Frequently Asked Questions
When should I consider hiring a service for query optimization?
When performance issues are affecting user experience or business operations, and your internal team is stuck in a cycle of quick fixes that don’t last. It’s also wise to do a proactive audit before a major product launch or scaling event.
How much do you charge compared to agencies?
I charge approximately 1/3 of what traditional agencies charge, with more personalized attention and faster execution. My model is built on direct expertise, not layered account management and overhead.
Will you need direct access to our production database?
Almost never. I work from anonymized query logs, EXPLAIN outputs, and schema dumps. This is safer for you and is almost always sufficient to identify the root causes. We only discuss direct access in extreme, complex scenarios.
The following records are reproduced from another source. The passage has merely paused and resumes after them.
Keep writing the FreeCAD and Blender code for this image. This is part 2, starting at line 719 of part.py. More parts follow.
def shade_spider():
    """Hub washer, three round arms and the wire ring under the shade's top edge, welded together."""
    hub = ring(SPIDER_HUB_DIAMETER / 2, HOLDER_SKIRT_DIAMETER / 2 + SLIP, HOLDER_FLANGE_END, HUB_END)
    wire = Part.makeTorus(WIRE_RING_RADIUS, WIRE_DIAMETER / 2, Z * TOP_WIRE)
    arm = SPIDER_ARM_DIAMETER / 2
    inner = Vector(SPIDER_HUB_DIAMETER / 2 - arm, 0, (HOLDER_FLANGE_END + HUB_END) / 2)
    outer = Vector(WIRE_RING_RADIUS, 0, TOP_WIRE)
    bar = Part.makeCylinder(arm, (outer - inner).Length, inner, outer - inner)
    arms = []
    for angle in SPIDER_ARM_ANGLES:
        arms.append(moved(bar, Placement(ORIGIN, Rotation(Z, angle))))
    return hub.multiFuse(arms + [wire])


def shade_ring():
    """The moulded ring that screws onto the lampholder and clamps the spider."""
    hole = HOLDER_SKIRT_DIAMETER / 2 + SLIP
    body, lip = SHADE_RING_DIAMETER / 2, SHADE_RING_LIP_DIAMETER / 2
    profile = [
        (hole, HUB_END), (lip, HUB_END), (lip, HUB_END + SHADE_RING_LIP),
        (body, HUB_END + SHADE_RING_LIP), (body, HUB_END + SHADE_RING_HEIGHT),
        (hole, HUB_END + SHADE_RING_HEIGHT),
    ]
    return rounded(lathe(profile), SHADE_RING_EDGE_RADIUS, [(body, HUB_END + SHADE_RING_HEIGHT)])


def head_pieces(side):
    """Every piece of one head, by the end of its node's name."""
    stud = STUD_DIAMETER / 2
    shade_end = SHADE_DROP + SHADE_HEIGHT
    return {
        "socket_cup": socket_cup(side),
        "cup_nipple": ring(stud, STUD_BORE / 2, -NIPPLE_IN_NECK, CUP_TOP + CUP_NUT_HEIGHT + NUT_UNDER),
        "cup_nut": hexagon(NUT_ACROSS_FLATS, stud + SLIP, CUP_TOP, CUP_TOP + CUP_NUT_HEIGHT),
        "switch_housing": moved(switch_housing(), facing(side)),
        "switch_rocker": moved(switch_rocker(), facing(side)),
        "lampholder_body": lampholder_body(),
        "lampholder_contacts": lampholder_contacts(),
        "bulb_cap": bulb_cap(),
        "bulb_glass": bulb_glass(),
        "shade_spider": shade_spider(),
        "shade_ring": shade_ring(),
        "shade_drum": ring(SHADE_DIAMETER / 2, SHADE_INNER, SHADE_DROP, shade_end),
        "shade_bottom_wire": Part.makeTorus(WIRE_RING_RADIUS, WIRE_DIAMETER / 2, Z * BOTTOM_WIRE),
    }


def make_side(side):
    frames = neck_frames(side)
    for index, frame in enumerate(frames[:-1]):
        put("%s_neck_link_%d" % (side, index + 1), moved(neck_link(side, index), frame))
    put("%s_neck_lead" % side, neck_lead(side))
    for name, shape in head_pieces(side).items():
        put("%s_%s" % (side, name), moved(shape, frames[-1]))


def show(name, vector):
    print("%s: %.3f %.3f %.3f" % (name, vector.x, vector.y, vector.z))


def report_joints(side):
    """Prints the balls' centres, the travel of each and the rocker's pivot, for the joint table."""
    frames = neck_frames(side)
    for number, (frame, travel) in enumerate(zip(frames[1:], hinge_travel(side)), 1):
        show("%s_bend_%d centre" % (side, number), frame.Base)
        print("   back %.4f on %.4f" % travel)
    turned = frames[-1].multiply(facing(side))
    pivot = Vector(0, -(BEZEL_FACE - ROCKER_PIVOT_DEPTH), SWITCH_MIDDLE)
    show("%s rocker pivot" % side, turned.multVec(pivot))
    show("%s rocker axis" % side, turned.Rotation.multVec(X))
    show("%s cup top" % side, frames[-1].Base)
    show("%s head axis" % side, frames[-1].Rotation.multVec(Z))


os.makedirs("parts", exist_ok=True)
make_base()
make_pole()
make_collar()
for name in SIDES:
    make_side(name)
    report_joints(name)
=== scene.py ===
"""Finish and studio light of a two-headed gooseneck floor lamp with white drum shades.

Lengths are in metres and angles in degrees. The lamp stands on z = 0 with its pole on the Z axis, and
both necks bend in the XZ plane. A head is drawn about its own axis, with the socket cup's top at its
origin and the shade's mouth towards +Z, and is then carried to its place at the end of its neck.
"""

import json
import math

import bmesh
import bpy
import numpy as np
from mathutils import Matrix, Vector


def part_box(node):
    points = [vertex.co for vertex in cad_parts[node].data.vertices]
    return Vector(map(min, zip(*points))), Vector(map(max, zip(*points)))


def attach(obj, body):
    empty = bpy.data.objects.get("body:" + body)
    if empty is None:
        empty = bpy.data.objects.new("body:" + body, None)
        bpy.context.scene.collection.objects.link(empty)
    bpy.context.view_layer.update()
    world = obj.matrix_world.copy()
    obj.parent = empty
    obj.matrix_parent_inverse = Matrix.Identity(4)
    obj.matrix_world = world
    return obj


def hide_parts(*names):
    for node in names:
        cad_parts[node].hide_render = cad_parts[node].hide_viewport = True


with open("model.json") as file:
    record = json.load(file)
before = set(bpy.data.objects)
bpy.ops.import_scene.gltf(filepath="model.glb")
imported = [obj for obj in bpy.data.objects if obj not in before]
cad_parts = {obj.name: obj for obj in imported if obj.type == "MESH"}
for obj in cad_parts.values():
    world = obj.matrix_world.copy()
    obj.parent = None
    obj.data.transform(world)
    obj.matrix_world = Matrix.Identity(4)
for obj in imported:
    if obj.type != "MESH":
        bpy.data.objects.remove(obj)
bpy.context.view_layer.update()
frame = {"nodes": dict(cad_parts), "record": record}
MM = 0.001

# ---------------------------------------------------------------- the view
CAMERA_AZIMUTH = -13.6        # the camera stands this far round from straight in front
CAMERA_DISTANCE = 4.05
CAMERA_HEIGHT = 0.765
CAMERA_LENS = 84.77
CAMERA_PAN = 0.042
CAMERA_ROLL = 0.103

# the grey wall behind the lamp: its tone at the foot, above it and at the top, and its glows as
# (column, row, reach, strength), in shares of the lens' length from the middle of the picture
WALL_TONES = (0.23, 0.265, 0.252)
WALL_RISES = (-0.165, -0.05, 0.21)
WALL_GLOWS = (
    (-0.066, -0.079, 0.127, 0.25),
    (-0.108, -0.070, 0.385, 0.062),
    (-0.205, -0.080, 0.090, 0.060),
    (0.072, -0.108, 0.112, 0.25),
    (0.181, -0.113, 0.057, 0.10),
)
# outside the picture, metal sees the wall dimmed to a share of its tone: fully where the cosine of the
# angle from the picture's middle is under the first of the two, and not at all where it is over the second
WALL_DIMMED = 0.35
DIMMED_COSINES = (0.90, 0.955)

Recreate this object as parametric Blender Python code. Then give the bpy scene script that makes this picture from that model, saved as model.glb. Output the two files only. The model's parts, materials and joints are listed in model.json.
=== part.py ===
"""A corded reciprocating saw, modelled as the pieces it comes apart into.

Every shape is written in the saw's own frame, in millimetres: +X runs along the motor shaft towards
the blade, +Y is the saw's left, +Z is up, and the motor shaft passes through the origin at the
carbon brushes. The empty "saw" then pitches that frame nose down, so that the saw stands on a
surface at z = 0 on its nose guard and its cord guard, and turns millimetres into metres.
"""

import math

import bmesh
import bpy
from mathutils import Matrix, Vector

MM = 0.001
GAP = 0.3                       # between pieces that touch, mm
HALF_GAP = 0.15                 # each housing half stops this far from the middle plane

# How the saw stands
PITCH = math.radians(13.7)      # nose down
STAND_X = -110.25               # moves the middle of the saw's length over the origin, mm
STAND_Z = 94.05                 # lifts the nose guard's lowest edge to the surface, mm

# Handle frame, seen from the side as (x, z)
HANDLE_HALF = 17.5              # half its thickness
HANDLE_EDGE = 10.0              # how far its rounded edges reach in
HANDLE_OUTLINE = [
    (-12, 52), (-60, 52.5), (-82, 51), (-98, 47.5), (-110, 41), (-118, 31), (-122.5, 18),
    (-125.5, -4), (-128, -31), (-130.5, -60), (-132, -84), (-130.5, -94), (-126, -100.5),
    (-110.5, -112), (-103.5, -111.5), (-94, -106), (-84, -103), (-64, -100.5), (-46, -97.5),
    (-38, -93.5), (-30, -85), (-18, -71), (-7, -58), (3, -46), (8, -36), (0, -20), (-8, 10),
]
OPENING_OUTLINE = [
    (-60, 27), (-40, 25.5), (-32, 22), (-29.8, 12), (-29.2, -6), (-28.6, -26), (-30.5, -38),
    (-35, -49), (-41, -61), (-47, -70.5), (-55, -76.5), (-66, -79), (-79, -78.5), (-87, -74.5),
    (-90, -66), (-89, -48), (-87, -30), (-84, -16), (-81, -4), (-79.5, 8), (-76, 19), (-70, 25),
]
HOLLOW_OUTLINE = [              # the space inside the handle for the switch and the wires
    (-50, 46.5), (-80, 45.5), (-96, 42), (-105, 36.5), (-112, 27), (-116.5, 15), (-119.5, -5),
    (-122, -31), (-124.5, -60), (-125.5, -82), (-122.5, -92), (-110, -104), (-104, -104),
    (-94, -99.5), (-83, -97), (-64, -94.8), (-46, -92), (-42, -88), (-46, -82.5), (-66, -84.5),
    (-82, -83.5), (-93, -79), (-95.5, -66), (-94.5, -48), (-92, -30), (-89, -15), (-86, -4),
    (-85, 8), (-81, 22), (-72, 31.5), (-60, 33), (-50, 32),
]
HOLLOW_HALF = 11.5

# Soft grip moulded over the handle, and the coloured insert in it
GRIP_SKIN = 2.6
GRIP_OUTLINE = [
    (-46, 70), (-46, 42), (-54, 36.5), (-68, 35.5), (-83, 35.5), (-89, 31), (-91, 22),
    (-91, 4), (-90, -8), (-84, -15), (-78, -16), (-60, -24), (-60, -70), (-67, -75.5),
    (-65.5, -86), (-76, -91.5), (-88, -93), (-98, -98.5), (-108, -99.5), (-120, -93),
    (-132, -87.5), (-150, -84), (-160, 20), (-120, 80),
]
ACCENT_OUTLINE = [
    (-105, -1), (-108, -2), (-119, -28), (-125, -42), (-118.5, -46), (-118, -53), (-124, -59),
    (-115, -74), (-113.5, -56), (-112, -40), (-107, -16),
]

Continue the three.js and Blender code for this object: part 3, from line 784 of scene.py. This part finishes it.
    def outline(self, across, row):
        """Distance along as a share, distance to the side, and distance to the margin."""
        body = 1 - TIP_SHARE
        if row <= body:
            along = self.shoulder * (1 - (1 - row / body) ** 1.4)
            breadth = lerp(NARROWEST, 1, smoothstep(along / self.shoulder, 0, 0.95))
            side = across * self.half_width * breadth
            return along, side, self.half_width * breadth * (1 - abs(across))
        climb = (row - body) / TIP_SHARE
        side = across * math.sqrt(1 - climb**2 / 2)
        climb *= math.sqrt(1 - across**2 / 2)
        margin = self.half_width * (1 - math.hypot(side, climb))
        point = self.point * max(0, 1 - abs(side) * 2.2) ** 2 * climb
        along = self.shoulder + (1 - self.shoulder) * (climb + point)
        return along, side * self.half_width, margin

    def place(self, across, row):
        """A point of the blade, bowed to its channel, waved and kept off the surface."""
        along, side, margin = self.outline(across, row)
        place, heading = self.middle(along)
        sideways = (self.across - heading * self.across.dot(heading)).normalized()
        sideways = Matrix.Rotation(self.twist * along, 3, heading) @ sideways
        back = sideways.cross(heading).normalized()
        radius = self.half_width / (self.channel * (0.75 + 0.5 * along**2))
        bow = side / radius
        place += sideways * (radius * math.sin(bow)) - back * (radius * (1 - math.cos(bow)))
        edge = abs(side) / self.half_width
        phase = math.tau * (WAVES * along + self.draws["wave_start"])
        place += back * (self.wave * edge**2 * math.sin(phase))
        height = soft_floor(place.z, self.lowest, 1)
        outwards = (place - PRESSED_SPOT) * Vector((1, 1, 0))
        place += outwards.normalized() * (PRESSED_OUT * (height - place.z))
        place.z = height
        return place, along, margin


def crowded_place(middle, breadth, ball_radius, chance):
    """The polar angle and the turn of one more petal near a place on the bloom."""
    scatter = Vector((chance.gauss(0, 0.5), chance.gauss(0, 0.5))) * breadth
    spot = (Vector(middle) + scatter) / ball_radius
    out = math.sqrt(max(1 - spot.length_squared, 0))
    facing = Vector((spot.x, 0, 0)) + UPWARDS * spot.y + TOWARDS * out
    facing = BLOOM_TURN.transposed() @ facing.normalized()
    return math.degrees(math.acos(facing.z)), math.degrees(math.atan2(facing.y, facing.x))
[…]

What’s the first step in the process?
A 60-minute discovery call. We’ll map your pain points to specific business impacts, look at a sample of slow queries, and assess your current monitoring. From there, I can scope a precise audit focused on your highest-value targets.
Do you only work with specific databases like PostgreSQL or MySQL?
The principles of performance are universal. I’ve worked with SQL Server, PostgreSQL, MySQL, and even NoSQL systems. The focus is on the access patterns and architecture, not just database-specific syntax.
Look, database performance is a marathon, not a sprint. The real cost of slow queries isn’t the server bill; it’s lost users, frustrated teams, and missed opportunities. If you take one thing from this, let it be this: invest in the process, not just the fix. Build the muscle memory in your team to think about performance from the first line of code.
The best time to optimize was yesterday. The second-best time is now, but with a plan that ensures you won’t have to do it again next quarter. Stop looking for a hero to save you. Start building a system that doesn’t need saving.